I joined a kindred soul in singing a beautiful song in heavy rain. Kindred because he knew the full lyrics of the song - something I normally do not find with many music lovers.
So, we sang heartily as the traffic progressed at a pace that would put a snail to shame. And honestly I don't even remember when I forgot about the traffic because from that point on it was a journey full of bliss.
"Chalo ek aur gaana gaate hain," I said.
"Arrey diwaano, mujhe pehchaano," the rickshaw wala was just a bundle of brilliance. He knew the previous song was full of pathos so picked up another that was super peppy. I joined in again.
So the ride continued with Amit Kumar, Bhupinder Singh, Suresh Wadkar, Jagjith Singh and Kumar Sanu joining the melee of melody. We didn't bother the curious looks from people on other vehicles. People on two wheelers, braving the rain, were probably the most amused as they could hear the noise from the auto the loudest.
My new friend was multi talented and super matured. He mimicked Narendra Modi, Amitabh Bachchan and even Sunny Deol as the staccato ride continued. He didn't know much about the lives of singers. He was shocked when I told him that Kishore Kumar passed away in 1987. And from then on for every singer, once we finished the song, he would ask, "yeh abhi hai?"
The icing on the cake was the guys imitation of Asha Bhosle. He sang in female voice so effortlessly that I just had to give up singing along and stare in disbelief and appreciation.
We introduced ourselves and shook hands when the ride finally ended. The bundle of brilliance was from Jharkhand but an absolute embodiment of the India we all know and love. I checked the time to realize that it was one of the longest auto rides that I ever took for such a short distance. The beauty was that I did not even feel a quarter of that time. Pure bliss in what could have been a nightmare of a ride.
Small mercies in testing times 🙏
https://photos.app.goo.gl/vTnH6CcpP6RmxrGs6
Saturday, October 25, 2025
The core
The ashram was unusually busy. Even though it stood in the middle of nowhere, the place seemed to have found an identity of its own today. Cars lined the narrow path, and people, many more than usual, filled the air with murmurs and anticipation.
The orchestrators of Guruji’s time granted me five minutes. “And only one question,” I was warned.
The Guru smiled knowingly, then gave me a look that said how helpless even he was in managing his own time.
“I will not bother you, Guruji. Just one question — as the Maharaj here has mandated.”
A quick nod from the Guru, and a faintly approving look toward the Maharaj.
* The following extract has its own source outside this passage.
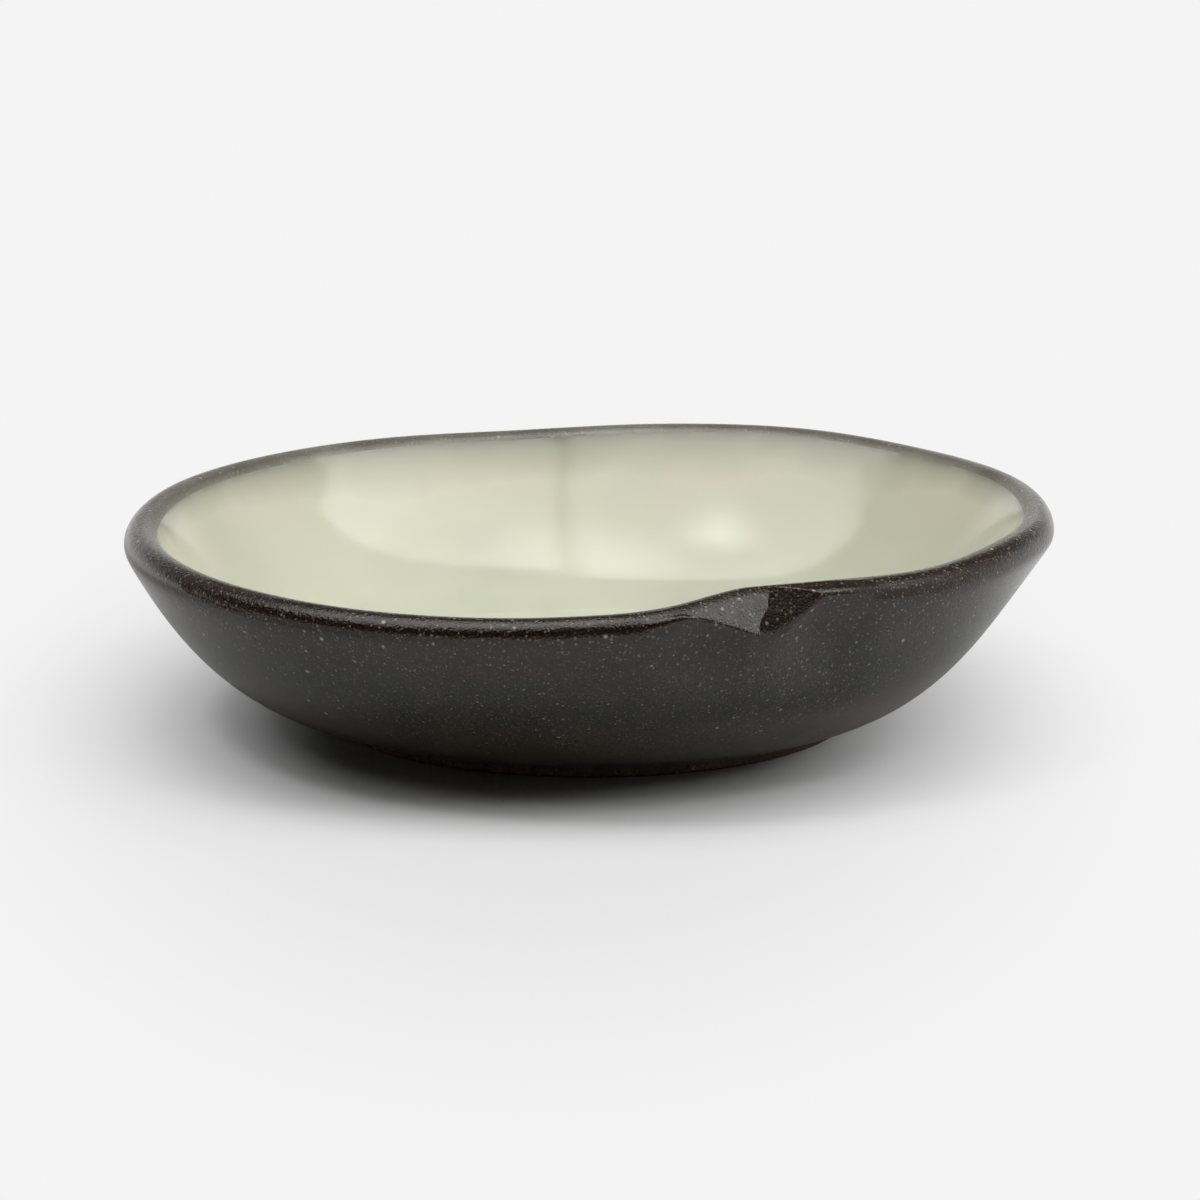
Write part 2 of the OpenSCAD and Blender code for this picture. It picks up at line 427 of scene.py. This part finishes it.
def lean_fold(points):
    """Shifts points along the rim, so that the fold leans, and says how much the pinch works on each."""
    turn = turn_of(points)
    facing = np.degrees(about_middle(*from_middle(points))[0])
    window = step(*under_fades, facing) * (1 - step(*over_fades, facing))
    lean = lean_low + lean_wall * step(*lean_wall_facings, facing)
    lean = lean + lean_lip * step(*lean_lip_facings, facing)
    near = np.clip(1 - np.abs(way_of(turn)) / lean_reach, 0, 1)
    turn = turn + lean * window * near / rim_radius
    return placed(turn, radius_of(points), points[:, 2]), window, facing


def facet_at(toward, share, skin, depth):
    """The flat before the fold: it faces up, from a flap's edge over the wall to the lip's top."""
    tilt = math.radians(facet_facing)
    drop = facet_drop * share ** drop_curve
    edge = np.arctan2(facet_off * math.sin(tilt) - drop * math.cos(tilt),
                      facet_off * math.cos(tilt) + drop * math.sin(tilt))
    flat = nearest_of(plane_at(toward, top_facing, top_off - depth),
                      plane_at(toward, facet_facing, facet_off - depth))
    flat = inside_round(toward, flat, lip_round - depth)
    over = step(-flap_edge, 0, toward - edge)
    return skin * (1 - over) + flat * over


def collar_at(toward, way, skin, depth):
    """The steep face past the fold, under a crisp corner."""
    offset = collar_off + collar_rise * step(*collar_runs_out, way) - depth
    return np.minimum(plane_at(toward, collar_facing, offset), skin)


def wall_under(way, share):
    """How far the wall stands from the lip's middle, square to its own lean."""
    swollen = np.where(way < facet_full, share ** swell_curve, 1 - step(*swell_ends, way))
    return lip_round + swell * swollen


def press(points, depth):
    """Presses the pinch: the wall swells under it, with a flat before the fold and a collar past it."""
    turn = turn_of(points)
    past_fold = way_of(turn) > fold_way
    out, up = from_middle(points)
    middle_r, middle_z = middle_at(turn)
    points, window, facing = lean_fold(points)
    turn = turn_of(points)
    way = way_of(turn)
    leant_r, leant_z = middle_at(turn)
    middle_r = middle_r + window * (leant_r - middle_r)
    middle_z = middle_z + window * (leant_z - middle_z)
    begun = step(*begins, way)
    still = 1 - step(*ends, way)
    share = np.clip((way - facet_starts) / (facet_full - facet_starts), 0, 1)
    wall_off = wall_under(way, share)
    fade = begun * still * step(*swell_heights, points[:, 2]) * (1 - step(*swell_facings, facing))
    lean = math.radians(wall_facing)
    move = (wall_off - depth - (out * math.cos(lean) + up * math.sin(lean))) * fade
    toward, off = about_middle(out + move * math.cos(lean), up + move * math.sin(lean))
    wall = plane_at(toward, wall_facing, wall_off - depth)
    skin = lip_at(toward, turn, wall + depth) - depth
    collar = collar_at(toward, way, skin, depth)
    facet = facet_at(toward, share, skin, depth)
    off = off + window * np.where(past_fold, still * (collar - off), begun * (facet - off))
    return placed(turn, middle_r + off * np.cos(toward), middle_z + off * np.sin(toward))


def surface_of(piece):
    """Finds the nearest point of a piece's surface."""
    mesh = bmesh.new()
    mesh.from_mesh(piece.data)
    tree = BVHTree.FromBMesh(mesh)
    mesh.free()
    return tree


def depth_of(piece, clay):
    """How deep each point of the coat lies, from its distance to the clay."""
    gaps = np.array([clay.find_nearest(v.co)[3] for v in piece.data.vertices]) / MM
    return np.clip(coat_thick - gaps, 0, coat_thick)


def refine_pinch(piece, depth):
    """Gives the coat finer faces on its skin, where the pinch is worked."""
    reach, lowest, inward, deepest = 10.0, 16.5, 1.0, 0.12
    points = points_of(piece)
    worked = (np.abs(way_of(turn_of(points))) < reach) & (points[:, 2] > lowest)
    worked &= (from_middle(points)[0] > -inward) & (depth < deepest)
    pick_up(piece)
    bpy.ops.object.mode_set(mode="EDIT")
    choose(piece, lambda f: all(worked[v.index] for v in f.verts))
    bpy.ops.mesh.subdivide(number_cuts=1)
    bpy.ops.object.mode_set(mode="OBJECT")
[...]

“Everyone who is working,” I began, “is looking for reward, recognition, and empathy — all at once, and all the time. How do we manage that and still get them to deliver the right output?”
The Guru chuckled softly. “Many people from the corporate world come with this kind of question,” he said. “I tell them all the same thing: people have to earn it.”
“How do they earn that? I suppose that’s my question.”
“That expectation,” he said, “demands excellence.
At the core of excellence is creativity.
At the core of creativity is freedom.
At the core of freedom is responsibility.
At the core of responsibility is humility.
At the core of humility is oneness.
At the core of oneness is awareness.
At the core of awareness is intelligence.
And at the core of intelligence is God.”
The Guru rattled these off with such fluidity that it seemed as though the answer had existed long before the question was ever asked.
“Second question — though the Maharaj might object,” I said with a smile. “What’s the core of God?”
“Why, the Guru, of course,” he replied, chuckling. “And before you ask — the core of Guru is inner silence.”
The Maharaj was growing impatient. Many others were waiting behind me, some already casting irritated glances my way.
I bowed to the Guru and turned to leave.
“If you made notes of what I said,” he called out after me, “read the entire thing backwards — you will know.”
Maybe I have become smarter now. Maybe not. Perhaps I did not understand anything at all.
Time will tell, I guess.
Friday, October 24, 2025
Context overload
The hut stood quietly in the middle of nowhere. For some reason I find it less crowded of late. Maybe people aren't just finding time to see the Guru. I sat cross-legged on the floor, staring at the Guru as he sat on a slightly elevated platform. He had a benign smile as he waited for me to open up.
"Let me ask you something," I said finally. "What exactly is stress?"
"Why do you ask?" the Guru said. "Are you stressed right now?"
"I guess I am. I feel a kind of pressure... not physical, but constant. Expectations—from work, family, the world—pressing in from all sides."
"Someone poking you physically all the time?" he asked with a hint of mischief.
"Of course not," I said, laughing softly. "It’s just... everything that needs to be done. The deliverables at work, the fear of failure, my children’s future—it all weighs on me."
He looked around the hut, then back at me.
"But right now," he said quietly, "it’s just you and me, sitting in this small hut, in the middle of nowhere. Where are all these other things coming from?"
I opened my mouth to answer, then stopped. I didn’t really know. They were simply there—floating somewhere behind my eyes, heavy and shapeless.
The Guru smiled knowingly.
"You are loading your mind with things that are irrelevant to your context," he said. "Your stress, at this very moment, comes from things that have no place here. Your present context is just this—two people, a hut, a quiet valley. Nothing else exists."
"I suppose that’s true," I murmured. "But isn’t that how it always is? Those things are always... there."
"Only because you invite them," he said gently. "Don’t load those things now. Right now, they don’t matter. Even when you drive back home, they won’t matter. At best, they deserve one or two percent of your total time in a day. The rest is just life."
I frowned. "But what about their consequences?"
"They don’t exist now," he replied.
"They will exist if I don’t handle them now."
He chuckled. "You can’t handle what doesn’t exist."
"I meant—if I don’t prepare for them."
"There is always effort to be made," he said. "But effort has its time. Handle them during that one or two percent of your day. Not now."
I fell silent. The afternoon heat was sweltering and yet I felt a cool breeze inside the hut.
"So," I said at last, "in computer terms, I’m loading libraries that are irrelevant to the program... and then wondering why it’s running slow."
The Guru smiled. "Whatever that means. I am ignorant of such things"
"Well, I suppose I understand what that means now. Thank you, Guruji."
He closed his eyes, his voice low and unhurried.
"Don’t overload the context."
The silence that followed felt lighter somehow—like a program finally freed of all unnecessary code.